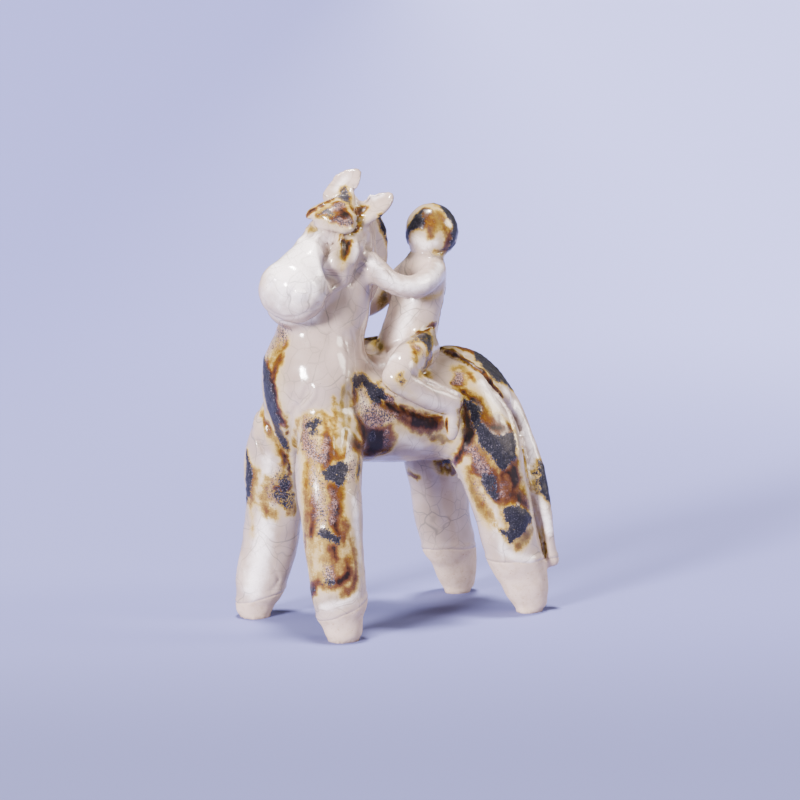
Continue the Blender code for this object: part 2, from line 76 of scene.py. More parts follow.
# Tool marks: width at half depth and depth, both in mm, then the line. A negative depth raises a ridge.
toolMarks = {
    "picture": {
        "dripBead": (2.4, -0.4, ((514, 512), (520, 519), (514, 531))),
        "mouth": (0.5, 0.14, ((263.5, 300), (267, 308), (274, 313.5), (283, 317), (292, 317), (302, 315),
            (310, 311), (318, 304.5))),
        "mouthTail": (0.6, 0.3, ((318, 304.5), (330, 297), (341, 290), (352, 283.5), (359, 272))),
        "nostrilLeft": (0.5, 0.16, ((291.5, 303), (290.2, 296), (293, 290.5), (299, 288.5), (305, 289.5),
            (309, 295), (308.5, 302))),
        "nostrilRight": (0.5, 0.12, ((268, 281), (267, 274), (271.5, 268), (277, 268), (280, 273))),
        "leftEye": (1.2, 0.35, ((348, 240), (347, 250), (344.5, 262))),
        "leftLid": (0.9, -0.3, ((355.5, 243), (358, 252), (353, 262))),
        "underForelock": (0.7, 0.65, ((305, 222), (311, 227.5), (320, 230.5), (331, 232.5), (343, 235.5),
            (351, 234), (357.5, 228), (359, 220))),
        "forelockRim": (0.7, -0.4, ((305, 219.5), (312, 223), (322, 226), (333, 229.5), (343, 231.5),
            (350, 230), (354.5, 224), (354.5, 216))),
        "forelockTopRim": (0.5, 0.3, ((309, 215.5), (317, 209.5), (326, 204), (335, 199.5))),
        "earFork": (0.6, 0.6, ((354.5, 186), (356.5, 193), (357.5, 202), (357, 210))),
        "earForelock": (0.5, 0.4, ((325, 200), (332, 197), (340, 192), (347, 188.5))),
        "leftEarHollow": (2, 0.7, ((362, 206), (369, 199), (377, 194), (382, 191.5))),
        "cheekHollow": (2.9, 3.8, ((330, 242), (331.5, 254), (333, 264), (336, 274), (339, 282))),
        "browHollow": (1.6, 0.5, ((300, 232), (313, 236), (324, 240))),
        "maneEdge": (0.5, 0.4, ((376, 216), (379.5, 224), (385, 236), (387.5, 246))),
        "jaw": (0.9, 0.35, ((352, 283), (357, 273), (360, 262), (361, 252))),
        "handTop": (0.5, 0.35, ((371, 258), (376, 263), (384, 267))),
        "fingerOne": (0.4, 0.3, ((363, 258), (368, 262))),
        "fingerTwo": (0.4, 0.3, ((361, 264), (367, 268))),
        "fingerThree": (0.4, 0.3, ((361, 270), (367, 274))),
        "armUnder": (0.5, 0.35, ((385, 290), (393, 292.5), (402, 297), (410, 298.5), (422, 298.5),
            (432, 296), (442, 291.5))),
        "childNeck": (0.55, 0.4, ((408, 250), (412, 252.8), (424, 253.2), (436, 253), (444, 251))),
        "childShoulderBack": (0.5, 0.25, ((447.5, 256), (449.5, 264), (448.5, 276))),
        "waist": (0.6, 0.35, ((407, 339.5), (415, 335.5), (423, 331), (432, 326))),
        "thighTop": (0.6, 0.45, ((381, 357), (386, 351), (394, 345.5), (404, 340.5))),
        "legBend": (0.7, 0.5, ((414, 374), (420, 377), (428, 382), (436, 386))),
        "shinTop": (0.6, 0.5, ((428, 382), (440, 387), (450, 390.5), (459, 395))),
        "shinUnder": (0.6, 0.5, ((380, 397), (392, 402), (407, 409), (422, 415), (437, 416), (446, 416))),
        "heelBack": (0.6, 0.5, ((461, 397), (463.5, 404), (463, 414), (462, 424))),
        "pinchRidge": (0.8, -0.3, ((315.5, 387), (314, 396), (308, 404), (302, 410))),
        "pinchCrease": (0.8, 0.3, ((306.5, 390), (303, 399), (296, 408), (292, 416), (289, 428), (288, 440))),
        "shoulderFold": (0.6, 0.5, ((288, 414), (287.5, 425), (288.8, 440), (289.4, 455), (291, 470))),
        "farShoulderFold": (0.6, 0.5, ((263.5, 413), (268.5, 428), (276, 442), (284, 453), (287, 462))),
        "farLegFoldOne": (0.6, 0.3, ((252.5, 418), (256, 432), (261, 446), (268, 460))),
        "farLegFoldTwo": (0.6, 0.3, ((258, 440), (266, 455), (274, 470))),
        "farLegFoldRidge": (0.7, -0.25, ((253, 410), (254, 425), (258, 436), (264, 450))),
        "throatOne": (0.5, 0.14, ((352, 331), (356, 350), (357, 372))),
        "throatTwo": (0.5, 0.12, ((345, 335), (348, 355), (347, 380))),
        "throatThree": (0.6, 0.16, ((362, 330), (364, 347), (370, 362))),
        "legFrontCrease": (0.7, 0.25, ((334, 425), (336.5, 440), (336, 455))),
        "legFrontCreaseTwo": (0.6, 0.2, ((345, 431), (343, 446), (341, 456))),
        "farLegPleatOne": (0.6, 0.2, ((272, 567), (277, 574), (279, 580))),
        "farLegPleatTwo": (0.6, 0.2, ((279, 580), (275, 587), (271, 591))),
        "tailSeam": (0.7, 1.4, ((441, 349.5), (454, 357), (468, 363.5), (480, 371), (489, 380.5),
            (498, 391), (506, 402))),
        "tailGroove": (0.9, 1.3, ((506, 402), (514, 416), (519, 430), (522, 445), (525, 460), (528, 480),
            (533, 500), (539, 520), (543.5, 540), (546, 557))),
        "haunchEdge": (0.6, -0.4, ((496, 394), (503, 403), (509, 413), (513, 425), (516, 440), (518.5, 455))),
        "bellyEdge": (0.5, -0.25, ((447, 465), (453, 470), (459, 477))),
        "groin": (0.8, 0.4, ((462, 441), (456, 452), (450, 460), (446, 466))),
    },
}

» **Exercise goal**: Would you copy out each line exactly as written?

» **Full solution**:
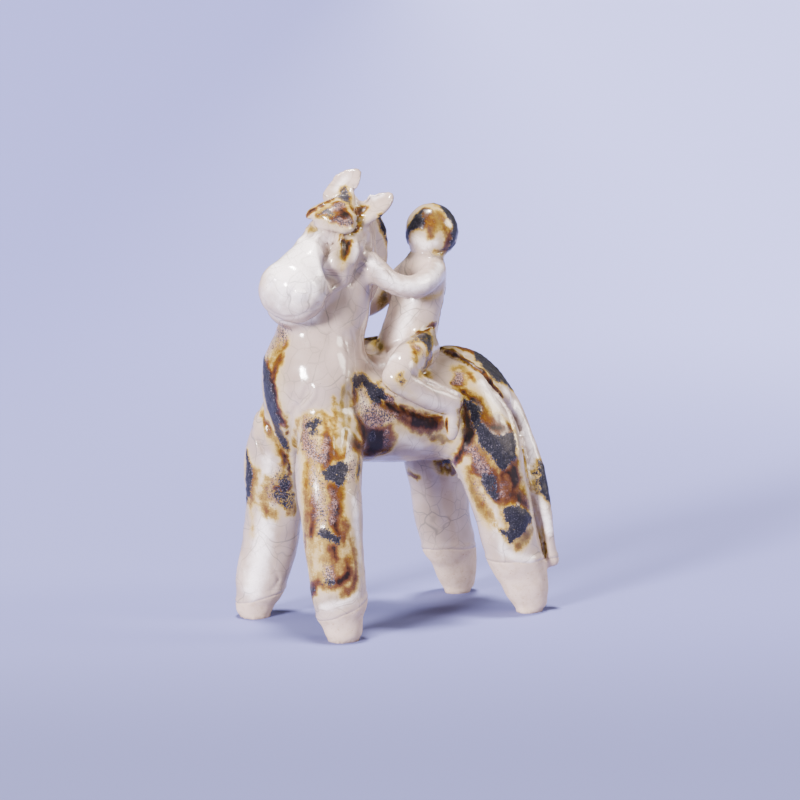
Continue the Blender code for this object: part 2, from line 76 of scene.py. More parts follow.
# Tool marks: width at half depth and depth, both in mm, then the line. A negative depth raises a ridge.
toolMarks = {
    "picture": {
        "dripBead": (2.4, -0.4, ((514, 512), (520, 519), (514, 531))),
        "mouth": (0.5, 0.14, ((263.5, 300), (267, 308), (274, 313.5), (283, 317), (292, 317), (302, 315),
            (310, 311), (318, 304.5))),
        "mouthTail": (0.6, 0.3, ((318, 304.5), (330, 297), (341, 290), (352, 283.5), (359, 272))),
        "nostrilLeft": (0.5, 0.16, ((291.5, 303), (290.2, 296), (293, 290.5), (299, 288.5), (305, 289.5),
            (309, 295), (308.5, 302))),
        "nostrilRight": (0.5, 0.12, ((268, 281), (267, 274), (271.5, 268), (277, 268), (280, 273))),
        "leftEye": (1.2, 0.35, ((348, 240), (347, 250), (344.5, 262))),
        "leftLid": (0.9, -0.3, ((355.5, 243), (358, 252), (353, 262))),
        "underForelock": (0.7, 0.65, ((305, 222), (311, 227.5), (320, 230.5), (331, 232.5), (343, 235.5),
            (351, 234), (357.5, 228), (359, 220))),
        "forelockRim": (0.7, -0.4, ((305, 219.5), (312, 223), (322, 226), (333, 229.5), (343, 231.5),
            (350, 230), (354.5, 224), (354.5, 216))),
        "forelockTopRim": (0.5, 0.3, ((309, 215.5), (317, 209.5), (326, 204), (335, 199.5))),
        "earFork": (0.6, 0.6, ((354.5, 186), (356.5, 193), (357.5, 202), (357, 210))),
        "earForelock": (0.5, 0.4, ((325, 200), (332, 197), (340, 192), (347, 188.5))),
        "leftEarHollow": (2, 0.7, ((362, 206), (369, 199), (377, 194), (382, 191.5))),
        "cheekHollow": (2.9, 3.8, ((330, 242), (331.5, 254), (333, 264), (336, 274), (339, 282))),
        "browHollow": (1.6, 0.5, ((300, 232), (313, 236), (324, 240))),
        "maneEdge": (0.5, 0.4, ((376, 216), (379.5, 224), (385, 236), (387.5, 246))),
        "jaw": (0.9, 0.35, ((352, 283), (357, 273), (360, 262), (361, 252))),
        "handTop": (0.5, 0.35, ((371, 258), (376, 263), (384, 267))),
        "fingerOne": (0.4, 0.3, ((363, 258), (368, 262))),
        "fingerTwo": (0.4, 0.3, ((361, 264), (367, 268))),
        "fingerThree": (0.4, 0.3, ((361, 270), (367, 274))),
        "armUnder": (0.5, 0.35, ((385, 290), (393, 292.5), (402, 297), (410, 298.5), (422, 298.5),
            (432, 296), (442, 291.5))),
        "childNeck": (0.55, 0.4, ((408, 250), (412, 252.8), (424, 253.2), (436, 253), (444, 251))),
        "childShoulderBack": (0.5, 0.25, ((447.5, 256), (449.5, 264), (448.5, 276))),
        "waist": (0.6, 0.35, ((407, 339.5), (415, 335.5), (423, 331), (432, 326))),
        "thighTop": (0.6, 0.45, ((381, 357), (386, 351), (394, 345.5), (404, 340.5))),
        "legBend": (0.7, 0.5, ((414, 374), (420, 377), (428, 382), (436, 386))),
        "shinTop": (0.6, 0.5, ((428, 382), (440, 387), (450, 390.5), (459, 395))),
        "shinUnder": (0.6, 0.5, ((380, 397), (392, 402), (407, 409), (422, 415), (437, 416), (446, 416))),
        "heelBack": (0.6, 0.5, ((461, 397), (463.5, 404), (463, 414), (462, 424))),
        "pinchRidge": (0.8, -0.3, ((315.5, 387), (314, 396), (308, 404), (302, 410))),
        "pinchCrease": (0.8, 0.3, ((306.5, 390), (303, 399), (296, 408), (292, 416), (289, 428), (288, 440))),
        "shoulderFold": (0.6, 0.5, ((288, 414), (287.5, 425), (288.8, 440), (289.4, 455), (291, 470))),
        "farShoulderFold": (0.6, 0.5, ((263.5, 413), (268.5, 428), (276, 442), (284, 453), (287, 462))),
        "farLegFoldOne": (0.6, 0.3, ((252.5, 418), (256, 432), (261, 446), (268, 460))),
        "farLegFoldTwo": (0.6, 0.3, ((258, 440), (266, 455), (274, 470))),
        "farLegFoldRidge": (0.7, -0.25, ((253, 410), (254, 425), (258, 436), (264, 450))),
        "throatOne": (0.5, 0.14, ((352, 331), (356, 350), (357, 372))),
        "throatTwo": (0.5, 0.12, ((345, 335), (348, 355), (347, 380))),
        "throatThree": (0.6, 0.16, ((362, 330), (364, 347), (370, 362))),
        "legFrontCrease": (0.7, 0.25, ((334, 425), (336.5, 440), (336, 455))),
        "legFrontCreaseTwo": (0.6, 0.2, ((345, 431), (343, 446), (341, 456))),
        "farLegPleatOne": (0.6, 0.2, ((272, 567), (277, 574), (279, 580))),
        "farLegPleatTwo": (0.6, 0.2, ((279, 580), (275, 587), (271, 591))),
        "tailSeam": (0.7, 1.4, ((441, 349.5), (454, 357), (468, 363.5), (480, 371), (489, 380.5),
            (498, 391), (506, 402))),
        "tailGroove": (0.9, 1.3, ((506, 402), (514, 416), (519, 430), (522, 445), (525, 460), (528, 480),
            (533, 500), (539, 520), (543.5, 540), (546, 557))),
        "haunchEdge": (0.6, -0.4, ((496, 394), (503, 403), (509, 413), (513, 425), (516, 440), (518.5, 455))),
        "bellyEdge": (0.5, -0.25, ((447, 465), (453, 470), (459, 477))),
        "groin": (0.8, 0.4, ((462, 441), (456, 452), (450, 460), (446, 466))),
    },
}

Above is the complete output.